*Records that describe objects:*
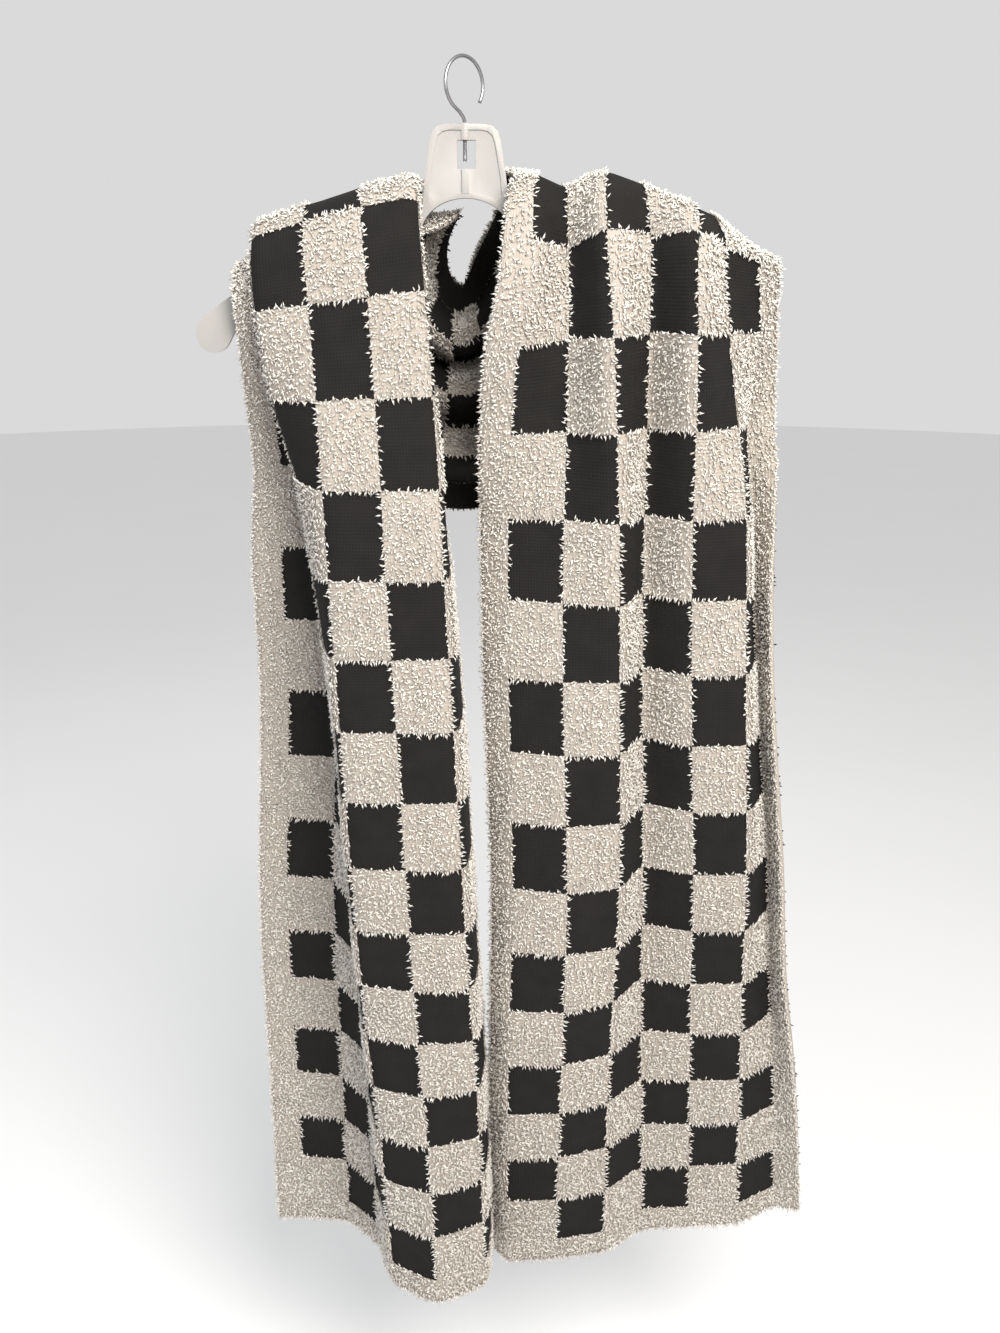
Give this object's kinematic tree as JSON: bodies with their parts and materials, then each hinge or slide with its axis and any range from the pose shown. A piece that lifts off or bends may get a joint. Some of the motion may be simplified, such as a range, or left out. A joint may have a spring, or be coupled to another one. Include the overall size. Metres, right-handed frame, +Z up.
{
  "type": "knitted scarf on hanger",
  "caption": "Long chenille knit scarf in a two-tone check with a plain border, hung over a plastic hanger with a wire hook.",
  "frame": {"origin": "inside of the top of the hook's curve, where a rail carries it", "axes": "+Z up, opposite to gravity; -Y to the side on which both ends hang; +X to the right of that view"},
  "size_m": [0.5146, 0.2016, 1.0236],
  "materials": {
    "knit": "fuzzy chenille double knit, cream border, cream and black checks, the same checks with the colours swapped on the reverse",
    "hanger_plastic": "milky translucent moulded plastic",
    "hook_wire": "bright drawn wire"
  },
  "bodies": {
    "root": {"scarf_left_end": "knit", "scarf_back": "knit", "scarf_right_end": "knit", "hanger_body": "hanger_plastic", "hanger_hook": "hook_wire"}
  },
  "joints": []
}
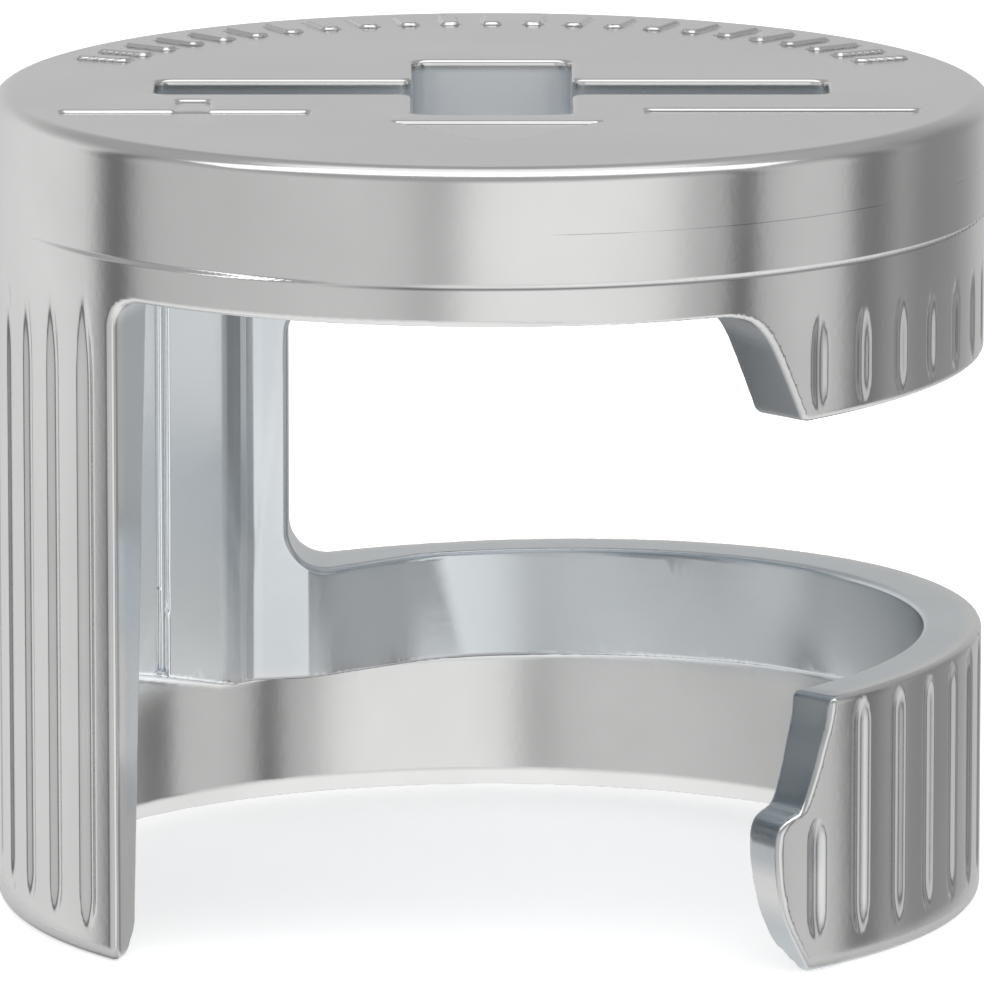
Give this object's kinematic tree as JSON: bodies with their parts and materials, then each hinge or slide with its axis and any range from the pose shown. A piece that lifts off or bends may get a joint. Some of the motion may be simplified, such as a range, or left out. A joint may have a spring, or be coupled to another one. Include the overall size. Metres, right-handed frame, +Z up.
{
  "type": "furniture cam lock fitting",
  "caption": "Round die-cast cam housing for a 15 mm panel bore, with a front window for the bolt head, a side slot for its neck, grooved sides and a cross recess on top.",
  "frame": {"origin": "centre of the foot ring, on the surface the housing stands on", "axes": "+Z up along the drum's axis to the head with the drive recess; the bolt enters from -Y and its neck slot opens towards +X"},
  "size_m": [0.015, 0.015, 0.0123],
  "materials": {
    "zinc_alloy": "satin"
  },
  "bodies": {
    "root": {"cam_housing": "zinc_alloy"}
  },
  "joints": []
}
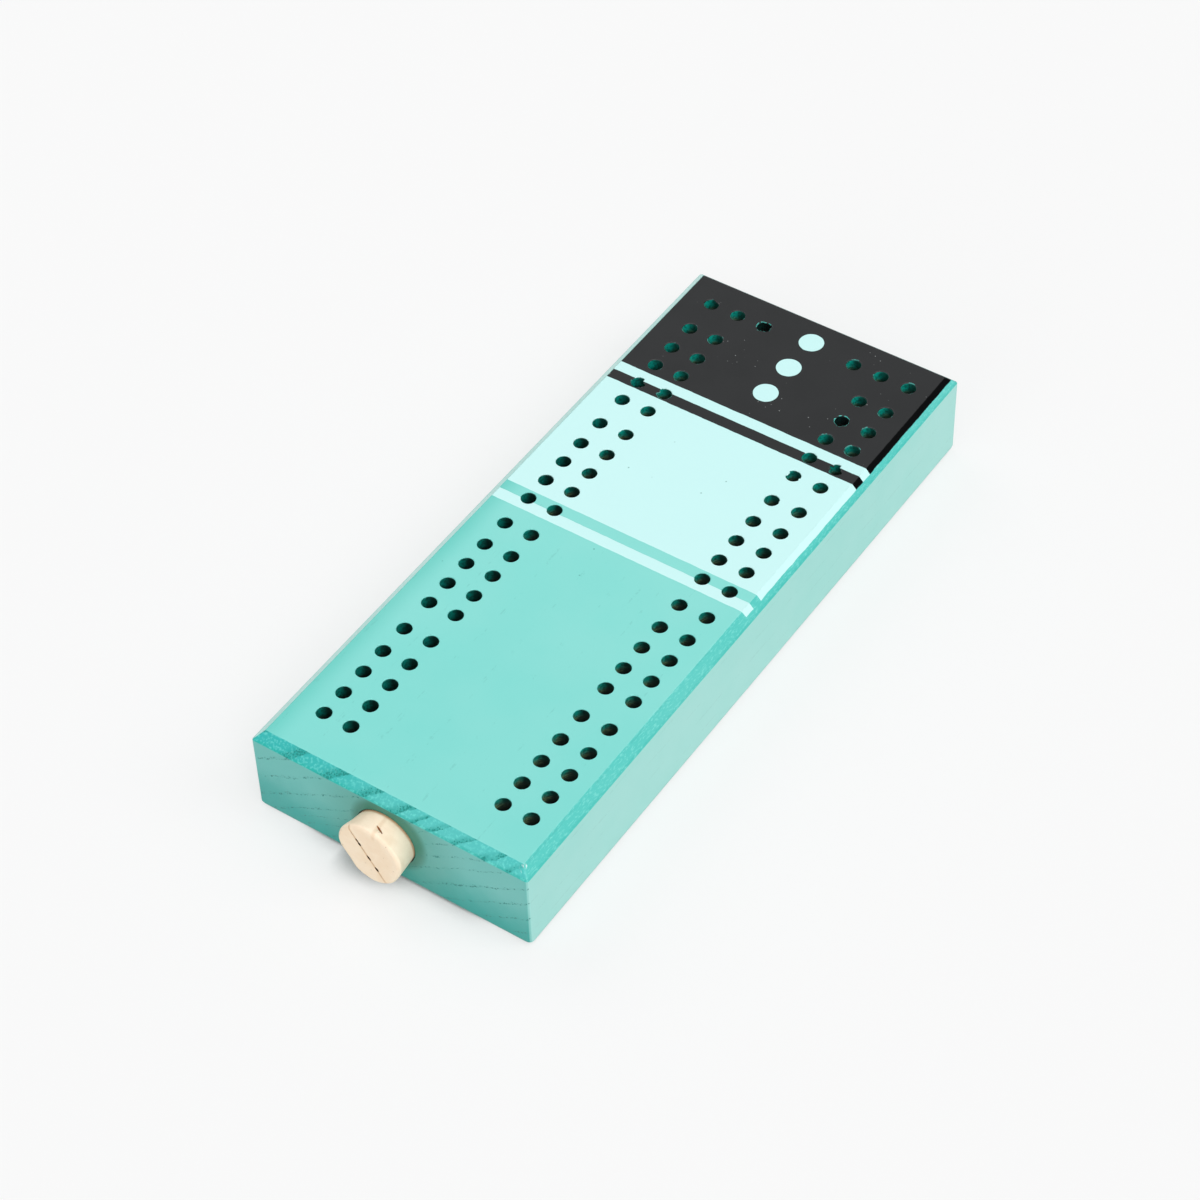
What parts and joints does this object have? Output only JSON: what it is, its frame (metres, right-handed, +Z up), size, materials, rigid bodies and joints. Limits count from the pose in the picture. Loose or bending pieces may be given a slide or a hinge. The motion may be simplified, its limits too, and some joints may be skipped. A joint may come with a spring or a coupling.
{
  "type": "cribbage board",
  "caption": "Rectangular painted wood game board with rows of peg holes, and a corked bore in one end that stores its pegs.",
  "frame": {"origin": "centre of the block's flat underside", "axes": "+Z up out of the drilled face, +Y along the board away from the stopper, +X to the right seen from the stopper's end"},
  "size_m": [0.0952, 0.2433, 0.0318],
  "materials": {
    "painted_wood": "satin teal paint over open-grained hardwood",
    "cork": "natural fine-grained cork",
    "natural_peg_wood": "clear-oiled maple",
    "black_peg_wood": "black-stained maple"
  },
  "bodies": {
    "board": {"board_block": "painted_wood"},
    "stopper": {"cork_stopper": "cork"},
    "natural_peg_1": {"natural_peg_1": "natural_peg_wood"},
    "black_peg_1": {"black_peg_1": "black_peg_wood"},
    "natural_peg_2": {"natural_peg_2": "natural_peg_wood"},
    "black_peg_2": {"black_peg_2": "black_peg_wood"},
    "natural_peg_3": {"natural_peg_3": "natural_peg_wood"},
    "black_peg_3": {"black_peg_3": "black_peg_wood"}
  },
  "joints": [
    {"name": "stopper_pull", "type": "slide", "parent": "board", "child": "stopper", "axis": [0, -1, 0], "range_m": [0, 0.02]},
    {"name": "natural_peg_1_slide", "type": "slide", "parent": "board", "child": "natural_peg_1", "axis": [0, 1, 0], "range_m": [-0.0065, 0.0389]},
    {"name": "black_peg_1_slide", "type": "slide", "parent": "board", "child": "black_peg_1", "axis": [0, 1, 0], "range_m": [-0.011, 0.0344]},
    {"name": "natural_peg_2_slide", "type": "slide", "parent": "board", "child": "natural_peg_2", "axis": [0, 1, 0], "range_m": [-0.0083, 0.0371]},
    {"name": "black_peg_2_slide", "type": "slide", "parent": "board", "child": "black_peg_2", "axis": [0, 1, 0], "range_m": [-0.0125, 0.0329]},
    {"name": "natural_peg_3_slide", "type": "slide", "parent": "board", "child": "natural_peg_3", "axis": [0, 1, 0], "range_m": [-0.0096, 0.0358]},
    {"name": "black_peg_3_slide", "type": "slide", "parent": "board", "child": "black_peg_3", "axis": [0, 1, 0], "range_m": [-0.0147, 0.0307]}
  ]
}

*Exercise prompt:*
Go back to the listing above and please repeat it exactly.

*Solved problem:*
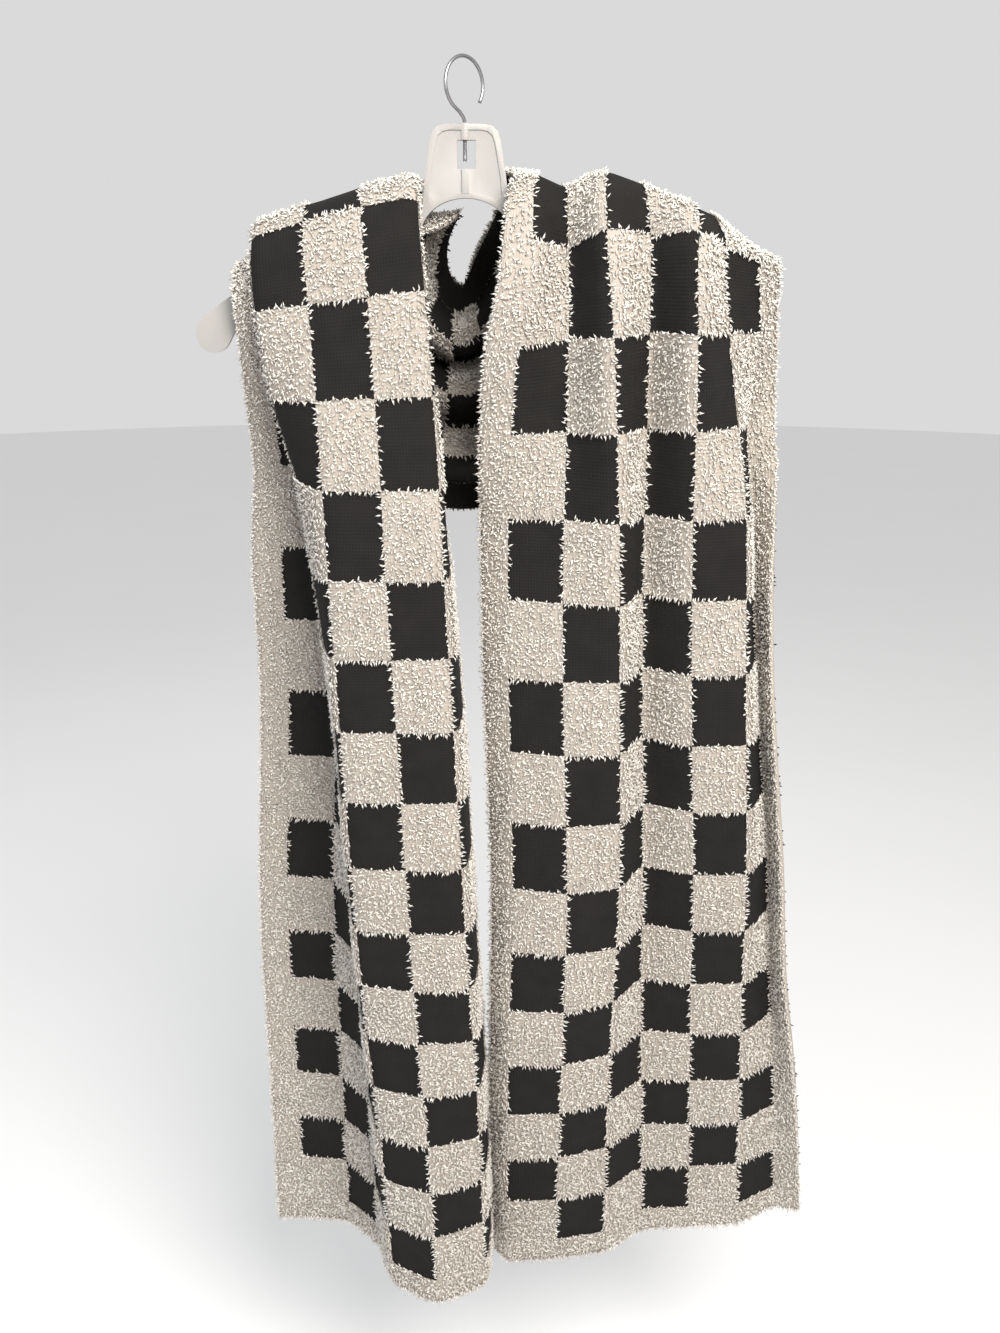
Give this object's kinematic tree as JSON: bodies with their parts and materials, then each hinge or slide with its axis and any range from the pose shown. A piece that lifts off or bends may get a joint. Some of the motion may be simplified, such as a range, or left out. A joint may have a spring, or be coupled to another one. Include the overall size. Metres, right-handed frame, +Z up.
{
  "type": "knitted scarf on hanger",
  "caption": "Long chenille knit scarf in a two-tone check with a plain border, hung over a plastic hanger with a wire hook.",
  "frame": {"origin": "inside of the top of the hook's curve, where a rail carries it", "axes": "+Z up, opposite to gravity; -Y to the side on which both ends hang; +X to the right of that view"},
  "size_m": [0.5146, 0.2016, 1.0236],
  "materials": {
    "knit": "fuzzy chenille double knit, cream border, cream and black checks, the same checks with the colours swapped on the reverse",
    "hanger_plastic": "milky translucent moulded plastic",
    "hook_wire": "bright drawn wire"
  },
  "bodies": {
    "root": {"scarf_left_end": "knit", "scarf_back": "knit", "scarf_right_end": "knit", "hanger_body": "hanger_plastic", "hanger_hook": "hook_wire"}
  },
  "joints": []
}
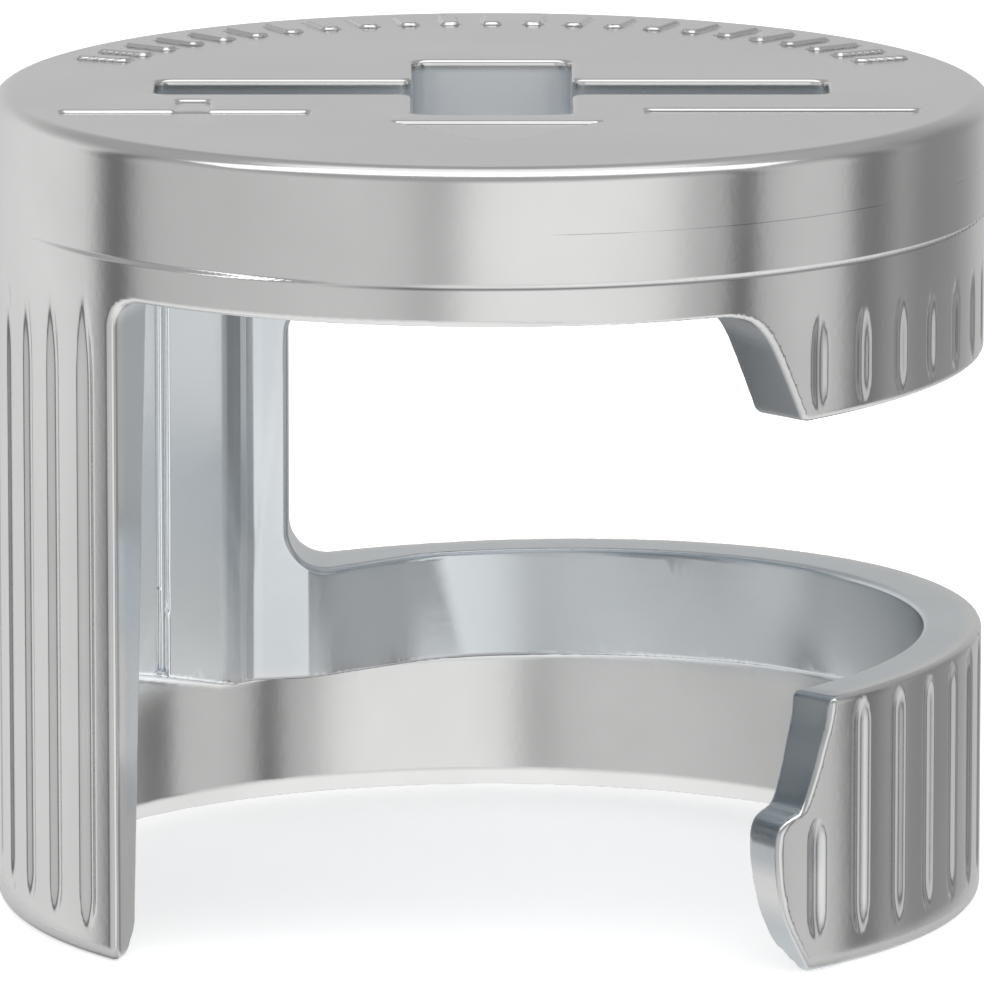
Give this object's kinematic tree as JSON: bodies with their parts and materials, then each hinge or slide with its axis and any range from the pose shown. A piece that lifts off or bends may get a joint. Some of the motion may be simplified, such as a range, or left out. A joint may have a spring, or be coupled to another one. Include the overall size. Metres, right-handed frame, +Z up.
{
  "type": "furniture cam lock fitting",
  "caption": "Round die-cast cam housing for a 15 mm panel bore, with a front window for the bolt head, a side slot for its neck, grooved sides and a cross recess on top.",
  "frame": {"origin": "centre of the foot ring, on the surface the housing stands on", "axes": "+Z up along the drum's axis to the head with the drive recess; the bolt enters from -Y and its neck slot opens towards +X"},
  "size_m": [0.015, 0.015, 0.0123],
  "materials": {
    "zinc_alloy": "satin"
  },
  "bodies": {
    "root": {"cam_housing": "zinc_alloy"}
  },
  "joints": []
}
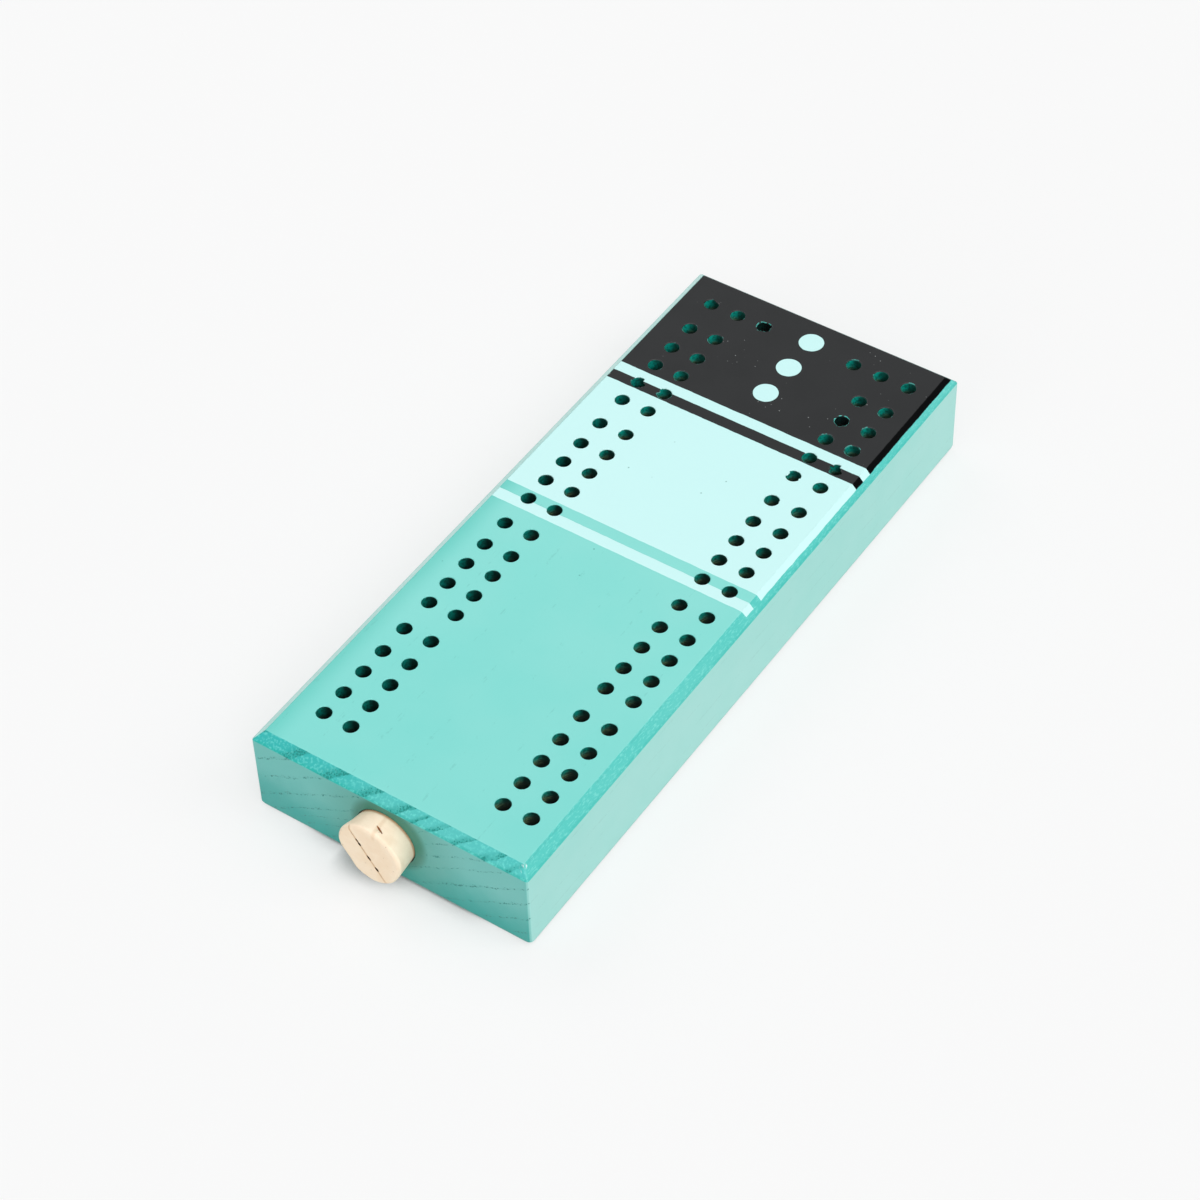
What parts and joints does this object have? Output only JSON: what it is, its frame (metres, right-handed, +Z up), size, materials, rigid bodies and joints. Limits count from the pose in the picture. Loose or bending pieces may be given a slide or a hinge. The motion may be simplified, its limits too, and some joints may be skipped. A joint may come with a spring or a coupling.
{
  "type": "cribbage board",
  "caption": "Rectangular painted wood game board with rows of peg holes, and a corked bore in one end that stores its pegs.",
  "frame": {"origin": "centre of the block's flat underside", "axes": "+Z up out of the drilled face, +Y along the board away from the stopper, +X to the right seen from the stopper's end"},
  "size_m": [0.0952, 0.2433, 0.0318],
  "materials": {
    "painted_wood": "satin teal paint over open-grained hardwood",
    "cork": "natural fine-grained cork",
    "natural_peg_wood": "clear-oiled maple",
    "black_peg_wood": "black-stained maple"
  },
  "bodies": {
    "board": {"board_block": "painted_wood"},
    "stopper": {"cork_stopper": "cork"},
    "natural_peg_1": {"natural_peg_1": "natural_peg_wood"},
    "black_peg_1": {"black_peg_1": "black_peg_wood"},
    "natural_peg_2": {"natural_peg_2": "natural_peg_wood"},
    "black_peg_2": {"black_peg_2": "black_peg_wood"},
    "natural_peg_3": {"natural_peg_3": "natural_peg_wood"},
    "black_peg_3": {"black_peg_3": "black_peg_wood"}
  },
  "joints": [
    {"name": "stopper_pull", "type": "slide", "parent": "board", "child": "stopper", "axis": [0, -1, 0], "range_m": [0, 0.02]},
    {"name": "natural_peg_1_slide", "type": "slide", "parent": "board", "child": "natural_peg_1", "axis": [0, 1, 0], "range_m": [-0.0065, 0.0389]},
    {"name": "black_peg_1_slide", "type": "slide", "parent": "board", "child": "black_peg_1", "axis": [0, 1, 0], "range_m": [-0.011, 0.0344]},
    {"name": "natural_peg_2_slide", "type": "slide", "parent": "board", "child": "natural_peg_2", "axis": [0, 1, 0], "range_m": [-0.0083, 0.0371]},
    {"name": "black_peg_2_slide", "type": "slide", "parent": "board", "child": "black_peg_2", "axis": [0, 1, 0], "range_m": [-0.0125, 0.0329]},
    {"name": "natural_peg_3_slide", "type": "slide", "parent": "board", "child": "natural_peg_3", "axis": [0, 1, 0], "range_m": [-0.0096, 0.0358]},
    {"name": "black_peg_3_slide", "type": "slide", "parent": "board", "child": "black_peg_3", "axis": [0, 1, 0], "range_m": [-0.0147, 0.0307]}
  ]
}